El dilema presentado en Capitán América: Civil War (Marvel Studios, 2016) se exhibe muy bien en el poster que anuncia la película, estrenada en Buenos Aires a principios del mes de mayo. Dos rostros enfrentados, el del Capitán América (Chris Evans) y su colega Iron Man (Robert Downey Jr.), simbolizan un conflicto dialéctico largamente sostenido en el imaginario estadounidense.

Dos modelos opuestos e irreconciliables, nacidos de un mismo conflicto como las cabezas de la Hidra (que no Hydra): de un lado la Norteamérica corporativa, globalizante, altísimamente industrializada y que se maneja en el ámbito de las burocracias mundiales con sagacidad y arrogancia; del otro la Norteamérica tradicional, nacionalista, irreductible en sus empeños, la misma que calla secretos de la Guerra Fría.

Esta película no podía ser sino una larga batalla intestina, cuya aparición estratégica de cara al panorama electoral estadounidense no debe pasar inadvertida.

El planteamiento inicial del filme, además, no podría ser más actual y necesario. Las víctimas casuales, los que no llevan traje ni armadura pero que pagan el precio de las guerras, mirando con rencor a quienes están, supuestamente, para defenderlos. Un planteamiento a lo Watchmen que inicia el resquebrajamiento del grupo de superhéroes, al proponerles ser regulados por la ONU.

Pero si bien el film quiere hacerse eco de esa preocupación por los daños colaterales, mucho más cercana en este mundo posible a un industrial de la guerra como Iron Man que a un fanático como el Capitán América, el relato tuerce rápidamente sus esquemas y cede a la paranoia al mejor estilo George W.

Bush: los acuerdos firmados y la supervisión internacional son una camisa de fuerza para la intervención de los justicieros, únicos capaces de dar con la verdad definitiva.

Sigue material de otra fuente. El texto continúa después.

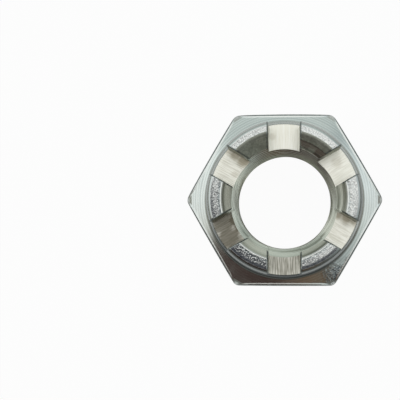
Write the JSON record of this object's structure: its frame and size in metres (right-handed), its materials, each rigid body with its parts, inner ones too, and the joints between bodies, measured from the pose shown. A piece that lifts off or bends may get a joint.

El terrorismo, de nuevo, termina inclinando la balanza hacia los poderosos, y proponiendo a quienes pagan el precio que no se dejen consumir por la sed de venganza.

Un argumento moral muy conveniente cuando se es el perpetrador histórico, pero no tanto en boca de los damnificados, que en este relato ocupan, nada más y nada menos, que el rol del antagonista.

En ese sentido, la tibia escena final de encuentro entre el villano Zemo (Daniel Brühl) y Black Panther (Chadwick Boseman), ambos resentidos por la pérdida de seres queridos en el conflicto internacional, no permite una verdadera identificación ni con el primero ni con sus motivos, ni con la venganza evanescente del segundo, embutido en su traje negro a la gatúbela.

Tal y como en vida real no lo logra hacer la vindicación terrorista, la tragedia del antagonista permanece oculta, relevada de la importancia que, inicialmente, el filme prometía para las víctimas colaterales.

Eso sí: hasta qué punto este discurso sobre la venganza permite la satanización de las víctimas, no es algo que al filme le interese explorar. Y es mucho más fácil no hacerlo, cuando en Europa se mira con verdadera desconfianza a los refugiados Sirios (que perfectamente podrían ser de Wakanda o de Sokovia, países ficcionales destrozados por los vengadores) y en Estados Unidos la campaña de Donald Trump promete un muro que los separe de México.

Prefiero quedarme, en ese sentido, con la frustración de un Tony Stark que sigue a cargo pero no obtiene la satisfacción de su venganza: la Norteamérica poderosa y resentida del 11-S que debe, como el vapuleado War Machine (Don Cheadle), volver a aprender a caminar.